Lines of data:
'''

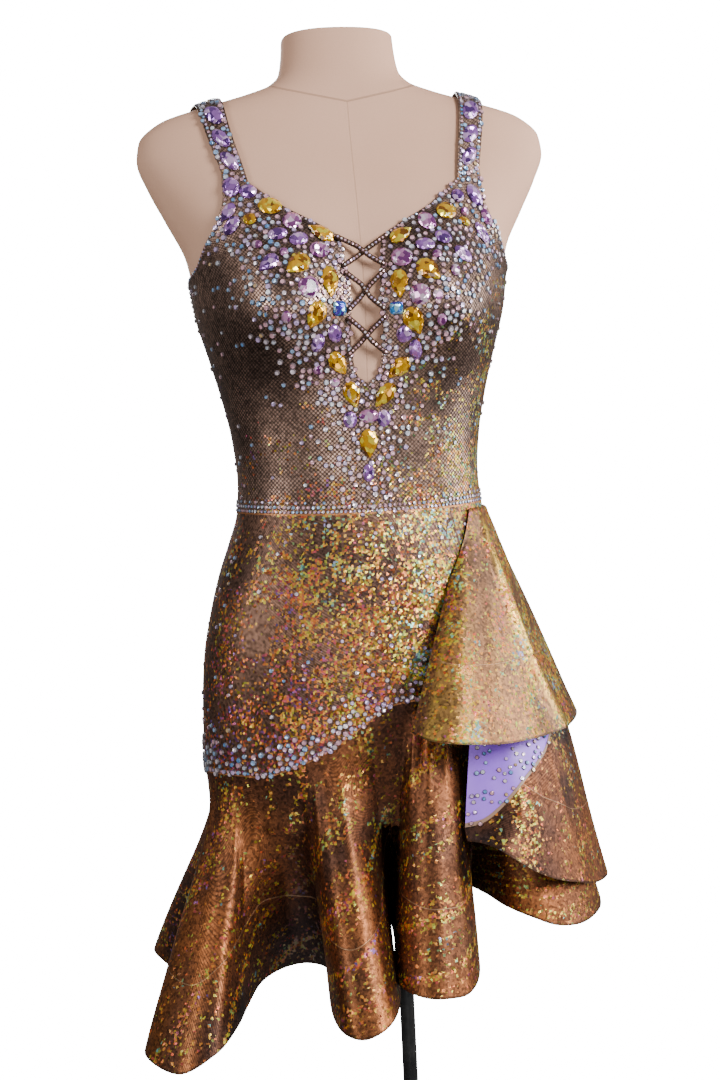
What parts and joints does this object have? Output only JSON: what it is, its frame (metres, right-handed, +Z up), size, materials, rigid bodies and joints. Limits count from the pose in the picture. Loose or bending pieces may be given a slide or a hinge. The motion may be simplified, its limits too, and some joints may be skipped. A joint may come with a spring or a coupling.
{
  "type": "salsa dance dress on a limbless dress form",
  "caption": "Sleeveless latin dance dress with a laced keyhole bodice, slanted hip yoke, full flounce and side cape, on a dress form with a pole and round base.",
  "frame": {"origin": "on the floor under the pole's axis, at the underside of the base", "axes": "+Z up along the pole, front of the dress towards -Y, the wearer's left towards +X"},
  "size_m": [0.4709, 0.4406, 1.462],
  "materials": {
    "bodice_cloth": "bronze foil stretch cloth with a fine net texture and crystals",
    "yoke_cloth": "bronze foil stretch cloth with small many-coloured flecks",
    "flounce_cloth": "copper foil stretch cloth with small many-coloured flecks",
    "petal_cloth": "smooth violet stretch cloth with small crystals",
    "lacing_cord": "bronze cord set with small crystals",
    "form_linen": "plain beige pink linen cover",
    "stand_black": "satin black paint"
  },
  "bodies": {
    "root": {"form_torso": "form_linen", "pole": "stand_black", "base": "stand_black", "bodice_front": "bodice_cloth", "bodice_back": "bodice_cloth", "strap_left": "bodice_cloth", "strap_right": "bodice_cloth", "lacing_1_over": "lacing_cord", "lacing_1_under": "lacing_cord", "lacing_2_over": "lacing_cord", "lacing_2_under": "lacing_cord", "lacing_3_over": "lacing_cord", "lacing_3_under": "lacing_cord", "yoke_front": "yoke_cloth", "yoke_back": "yoke_cloth", "flounce_front": "flounce_cloth", "flounce_back": "flounce_cloth", "petal": "petal_cloth", "petal_flounce": "flounce_cloth", "cape": "flounce_cloth"}
  },
  "joints": []
}
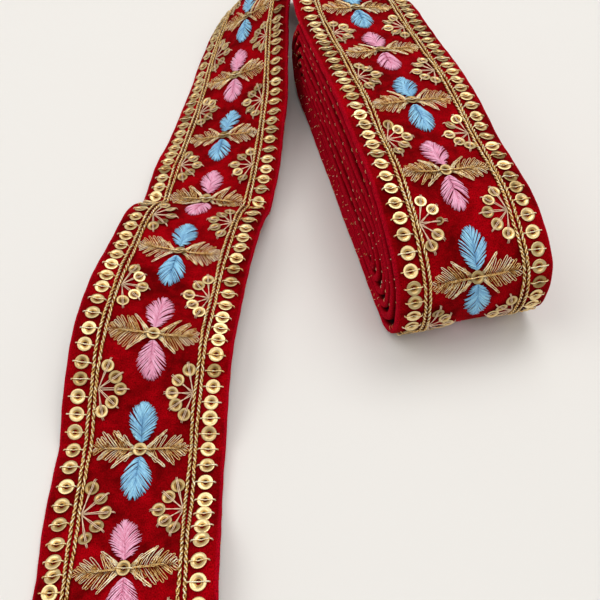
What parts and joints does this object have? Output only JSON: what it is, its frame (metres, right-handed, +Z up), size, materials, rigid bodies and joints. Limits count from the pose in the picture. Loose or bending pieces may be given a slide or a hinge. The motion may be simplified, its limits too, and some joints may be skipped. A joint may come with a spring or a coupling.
{
  "type": "roll of embroidered lace trim",
  "caption": "Flat-wound roll of red velvet trim with gold corded borders, sequins and crossed flowers. Its loose end turns round in a standing loop and lies in low waves beside the roll.",
  "frame": {"origin": "on the table, under the middle of the whole part's box", "axes": "+Z up from the table; +Y along the roll, away from its near rounded end and towards the loop; +X across the roll, away from the loose end"},
  "size_m": [0.1868, 0.3384, 0.056],
  "materials": {
    "velvet": "deep red short-pile velvet, matt with a soft sheen at its edges",
    "backing": "dull plain-woven dark red back of the velvet",
    "gold_thread": "metallised antique-gold thread, twisted and looped",
    "gold_sequin": "cupped antique-gold sequins, satin metallic",
    "blue_silk": "light blue satin embroidery thread",
    "pink_silk": "pink satin embroidery thread"
  },
  "bodies": {
    "root": {"roll": "velvet", "loose_end": "velvet"}
  },
  "joints": []
}
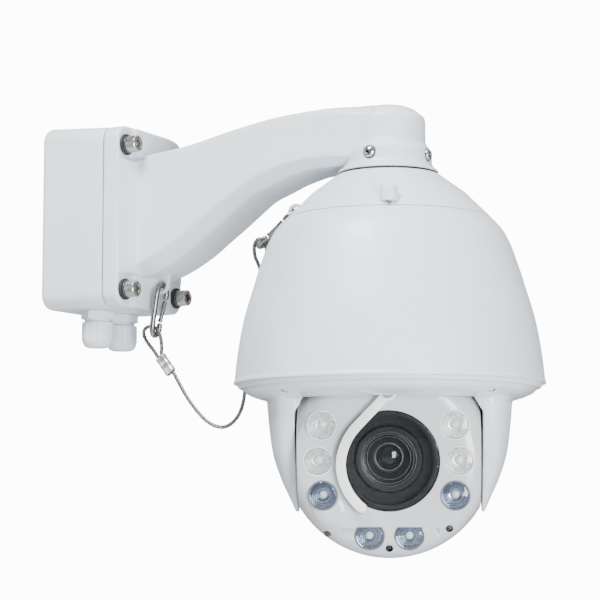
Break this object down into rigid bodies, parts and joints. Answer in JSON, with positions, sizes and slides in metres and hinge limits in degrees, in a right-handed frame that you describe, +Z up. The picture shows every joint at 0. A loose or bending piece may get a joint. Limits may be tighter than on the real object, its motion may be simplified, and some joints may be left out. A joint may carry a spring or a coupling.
{
  "type": "ptz dome camera",
  "caption": "Wall-mounted PTZ dome camera: junction box, gooseneck arm, bell sunshield, panning yoke and tilting infrared camera ball with window wiper, on a safety lanyard.",
  "frame": {"origin": "centre of the junction box's wall face", "axes": "+X out of the wall along the arm, +Z up, pan axis vertical at X 0.2835"},
  "size_m": [0.3989, 0.2308, 0.3384],
  "materials": {
    "white_paint": "cool white powder coat on die-cast aluminium",
    "face_white": "smooth white paint",
    "white_nylon": "moulded nylon",
    "black_rubber": "matt black rubber",
    "stainless_steel": "stainless steel",
    "dark_steel": "blackened steel",
    "bare_aluminium": "bare aluminium",
    "wire_rope": "stranded steel rope",
    "circuit_board": "solder mask",
    "black_plastic": "black moulding",
    "window_glass": "coated optical glass",
    "led_lens": "moulded acrylic lens"
  },
  "bodies": {
    "root": {"junction_box": "white_paint", "bracket_arm": "white_paint", "upper_cap": "white_paint", "dome_shell": "white_paint", "base_ring": "white_paint", "gland_body_1": "white_nylon", "gland_body_2": "white_nylon", "gland_nut_1": "white_nylon", "gland_nut_2": "white_nylon", "box_gasket": "black_rubber", "neck_gasket": "black_rubber", "pan_belt": "black_rubber", "flange_screw_1": "stainless_steel", "flange_screw_2": "stainless_steel", "flange_screw_3": "stainless_steel", "flange_screw_4": "stainless_steel", "collar_screw_1": "stainless_steel", "collar_screw_2": "stainless_steel", "collar_screw_3": "stainless_steel", "snap_hook_1": "stainless_steel", "snap_hook_2": "stainless_steel", "pan_bearing": "stainless_steel", "lanyard_ferrule_1": "bare_aluminium", "lanyard_ferrule_2": "bare_aluminium", "motor_plate": "bare_aluminium", "lanyard_rope": "wire_rope", "main_board": "circuit_board", "terminal_board": "circuit_board", "slip_ring": "black_plastic", "pan_motor": "black_plastic"},
    "pan_head": {"pan_platform": "white_paint", "yoke_cover_left": "white_paint", "yoke_cover_right": "white_paint", "pan_pulley": "bare_aluminium", "tilt_motor": "black_plastic", "tilt_belt": "black_rubber"},
    "camera_head": {"face_plate": "face_white", "rear_shell": "white_paint", "window": "window_glass", "zoom_camera": "black_plastic", "led_board": "circuit_board", "tilt_shaft": "bare_aluminium", "wiper_motor": "black_plastic", "face_screw_1": "dark_steel", "face_screw_2": "dark_steel", "face_screw_3": "dark_steel", "led_lens_1": "led_lens", "led_lens_2": "led_lens", "led_lens_3": "led_lens", "led_lens_4": "led_lens", "led_lens_5": "led_lens", "led_lens_6": "led_lens", "led_lens_7": "led_lens", "led_lens_8": "led_lens"},
    "wiper": {"wiper_arm": "face_white", "wiper_blade": "black_rubber"},
    "pan_drive": {"pan_motor_pulley": "bare_aluminium"},
    "tilt_drive": {"tilt_motor_pulley": "bare_aluminium"},
    "gate_1": {"hook_gate_1": "stainless_steel"},
    "gate_2": {"hook_gate_2": "stainless_steel"}
  },
  "joints": [
    {"name": "pan", "type": "hinge", "parent": "root", "child": "pan_head", "pos_m": [0.2835, 0, -0.182], "axis": [0, 0, 1], "continuous": true},
    {"name": "tilt", "type": "hinge", "parent": "pan_head", "child": "camera_head", "pos_m": [0.2835, 0, -0.182], "axis": [0.91, 0.4147, 0], "range_deg": [-11, 79]},
    {"name": "wiper_swing", "type": "hinge", "parent": "camera_head", "child": "wiper", "pos_m": [0.31188, -0.06228, -0.14437], "axis": [0.4071, -0.8932, -0.1908], "range_deg": [0, 80]},
    {"name": "pan_motor_turn", "type": "hinge", "parent": "root", "child": "pan_drive", "pos_m": [0.3315, 0, -0.056], "axis": [0, 0, 1], "continuous": true},
    {"name": "tilt_motor_turn", "type": "hinge", "parent": "pan_head", "child": "tilt_drive", "pos_m": [0.35302, 0.03168, -0.084], "axis": [0.91, 0.4147, 0], "range_deg": [-26, 185]},
    {"name": "gate_1_open", "type": "hinge", "parent": "root", "child": "gate_1", "pos_m": [0.08039, 0.0043, -0.07877], "axis": [0.9877, 0, -0.1564], "range_deg": [0, 22], "stiffness_Nm_per_rad": 0.02, "springref_deg": -20.05},
    {"name": "gate_2_open", "type": "hinge", "parent": "root", "child": "gate_2", "pos_m": [0.19062, -0.0174, -0.02016], "axis": [-0.6097, -0.0857, 0.788], "range_deg": [0, 22], "stiffness_Nm_per_rad": 0.02, "springref_deg": -20.05}
  ],
  "couplings": [
    {"joint": "pan_motor_turn", "follows": "pan", "ratio": 4.75},
    {"joint": "tilt_motor_turn", "follows": "tilt", "ratio": 2.3333}
  ]
}
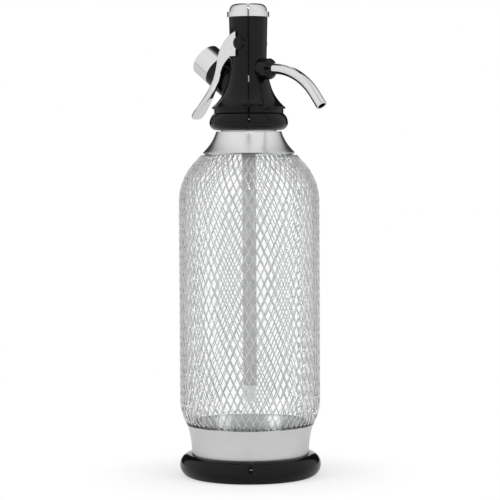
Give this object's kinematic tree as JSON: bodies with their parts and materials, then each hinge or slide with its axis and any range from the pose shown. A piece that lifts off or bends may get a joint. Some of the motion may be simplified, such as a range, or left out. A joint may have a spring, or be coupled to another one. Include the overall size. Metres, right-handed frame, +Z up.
{
  "type": "soda siphon",
  "caption": "Glass soda siphon in a wire mesh jacket, with a squeeze lever, a bent spout and a capped charger inlet.",
  "frame": {"origin": "middle of the foot's underside", "axes": "+Z up the bottle, +X towards the spout, the lever and the charger inlet on -X"},
  "size_m": [0.1342, 0.1126, 0.3744],
  "materials": {
    "black_moulding": "polished black moulding",
    "chrome": "polished chrome",
    "steel": "turned steel",
    "brushed_band": "brushed round the band",
    "glass": "clear",
    "mesh_wire": "bright woven wire",
    "rubber": "matt",
    "red_rubber": "matt dark red",
    "grey_tube": "grey tube",
    "clear_tube": "milky tube"
  },
  "bodies": {
    "bottle": {"foot_ring": "black_moulding", "base_band": "brushed_band", "glass_bottle": "glass", "wire_mesh": "mesh_wire", "shoulder_collar": "chrome", "neck_thread": "steel"},
    "head": {"trim_ring": "black_moulding", "head_gasket": "rubber", "siphon_head": "black_moulding", "riser_tube": "grey_tube", "riser_tip": "clear_tube", "valve_seat": "steel", "stem_washer": "red_rubber", "spout_nut": "black_moulding", "spout_seal": "rubber", "spout_tube": "chrome", "pivot_screws": "black_moulding", "piercing_pin": "steel", "inlet_seal": "red_rubber"},
    "neck_nut": {"neck_nut": "black_moulding"},
    "lever": {"lever": "chrome"},
    "valve": {"valve_stem": "steel", "valve_disc": "rubber", "valve_spring": "steel"},
    "top_cap": {"top_cap": "chrome", "top_cap_seal": "rubber"},
    "charger_cap": {"charger_cap": "chrome", "charger_cap_liner": "rubber"}
  },
  "joints": [
    {"name": "head_lift", "type": "slide", "parent": "bottle", "child": "head", "axis": [0, 0, 1], "range_m": [0, 0.235]},
    {"name": "neck_nut_turn", "type": "hinge", "parent": "head", "child": "neck_nut", "pos_m": [0, 0, 0.28], "axis": [0, 0, 1], "continuous": true},
    {"name": "lever_squeeze", "type": "hinge", "parent": "head", "child": "lever", "pos_m": [0.002, 0, 0.34301], "axis": [0, -1, 0], "range_deg": [0, 6.5], "stiffness_Nm_per_rad": 0.5, "springref_deg": -17.19},
    {"name": "valve_lift", "type": "slide", "parent": "head", "child": "valve", "axis": [0, 0, 1], "range_m": [0, 0.0007], "deforming": ["valve_spring"]},
    {"name": "top_cap_unscrew", "type": "slide", "parent": "head", "child": "top_cap", "axis": [0, 0, 1], "range_m": [0, 0.02]},
    {"name": "charger_cap_unscrew", "type": "slide", "parent": "head", "child": "charger_cap", "axis": [-0.8141, 0, 0.5807], "range_m": [0, 0.03]}
  ],
  "couplings": [
    {"joint": "valve_lift", "follows": "lever_squeeze", "m_per_rad": 0.0055}
  ]
}
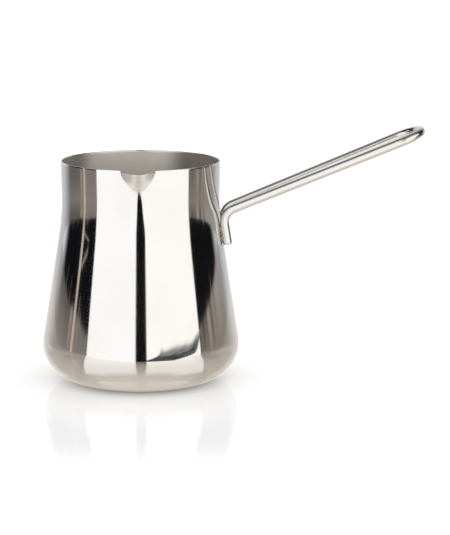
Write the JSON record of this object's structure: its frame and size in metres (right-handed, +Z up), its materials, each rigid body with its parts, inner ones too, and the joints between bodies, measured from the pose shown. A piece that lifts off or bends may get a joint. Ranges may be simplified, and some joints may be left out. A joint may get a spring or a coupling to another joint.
{
  "type": "coffee pot",
  "caption": "Stainless steel stovetop coffee pot: conical drawn body with a narrow neck and a pressed pouring lip, and a hairpin rod handle welded to the wall a quarter turn from the lip.",
  "frame": {"origin": "centre of the flat base, on the pot's axis, at the surface it stands on", "axes": "+Z up along the pot's axis, +X towards the handle, -Y towards the pouring lip, which sits 1.3 degrees further from the handle"},
  "size_m": [0.2146, 0.1108, 0.1433],
  "materials": {
    "pot_steel": "mirror-polished stainless steel outside, satin inside",
    "handle_steel": "polished stainless steel rod",
    "weld_steel": "heat-tinted spot weld"
  },
  "bodies": {
    "root": {"pot_body": "pot_steel", "handle_rod": "handle_steel", "weld_near_upper": "weld_steel", "weld_near_lower": "weld_steel", "weld_far_upper": "weld_steel", "weld_far_lower": "weld_steel"}
  },
  "joints": []
}
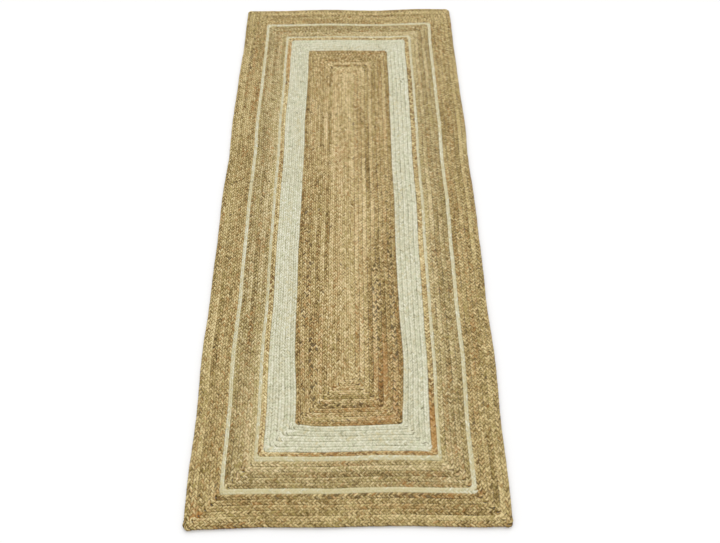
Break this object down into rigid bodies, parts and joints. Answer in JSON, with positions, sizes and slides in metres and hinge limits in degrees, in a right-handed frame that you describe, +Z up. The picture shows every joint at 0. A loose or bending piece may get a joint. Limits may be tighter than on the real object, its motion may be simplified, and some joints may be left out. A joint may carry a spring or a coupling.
{
  "type": "runner rug",
  "caption": "Flat rectangular runner rug of hand-plaited jute: nested rounds of braid sewn edge to edge, tan with off-white bands and a golden line.",
  "frame": {"origin": "under the middle of the rug, on the floor that it lies on", "axes": "+Y along the rug's long side, away from the near end; +X across it; +Z up out of the pile side"},
  "size_m": [0.6094, 1.524, 0.007],
  "materials": {
    "field_jute": "natural jute braid, warm tan with brown flecks",
    "middle_jute": "natural jute braid, slightly grey olive tan",
    "border_jute": "natural jute braid, straw tan with brown flecks",
    "golden_jute": "golden tan jute braid",
    "cream_jute": "bleached off-white jute braid",
    "natural_thread": "natural jute sewing thread",
    "cream_thread": "off-white cotton sewing thread"
  },
  "bodies": {
    "root": {"core_braid": "field_jute", "field_braid_01": "field_jute", "field_braid_02": "field_jute", "field_braid_03": "field_jute", "field_braid_04": "field_jute", "field_braid_05": "field_jute", "field_braid_06": "field_jute", "field_braid_07": "field_jute", "field_braid_08": "field_jute", "field_braid_09": "field_jute", "field_braid_10": "field_jute", "field_braid_11": "field_jute", "field_seam_thread": "natural_thread", "cream_braid_01": "cream_jute", "cream_braid_02": "cream_jute", "cream_braid_03": "cream_jute", "cream_braid_04": "cream_jute", "cream_braid_05": "cream_jute", "cream_seam_thread": "cream_thread", "golden_braid": "golden_jute", "golden_seam_thread": "natural_thread", "inner_line_braid": "cream_jute", "inner_line_seam_thread": "cream_thread", "middle_braid_01": "middle_jute", "middle_braid_02": "middle_jute", "middle_braid_03": "middle_jute", "middle_braid_04": "middle_jute", "middle_braid_05": "middle_jute", "middle_seam_thread": "natural_thread", "outer_line_braid": "cream_jute", "outer_line_seam_thread": "cream_thread", "border_braid_01": "border_jute", "border_braid_02": "border_jute", "border_braid_03": "border_jute", "border_braid_04": "border_jute", "border_braid_05": "border_jute", "border_braid_06": "border_jute", "border_seam_thread": "natural_thread"}
  },
  "joints": []
}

'''

In the listing above, locate each line with "lifts" and copy it.

Give this object's kinematic tree as JSON: bodies with their parts and materials, then each hinge or slide with its axis and any range from the pose shown. A piece that lifts off or bends may get a joint. Some of the motion may be simplified, such as a range, or left out. A joint may have a spring, or be coupled to another one. Include the overall size. Metres, right-handed frame, +Z up.
Write the JSON record of this object's structure: its frame and size in metres (right-handed, +Z up), its materials, each rigid body with its parts, inner ones too, and the joints between bodies, measured from the pose shown. A piece that lifts off or bends may get a joint. Ranges may be simplified, and some joints may be left out. A joint may get a spring or a coupling to another joint.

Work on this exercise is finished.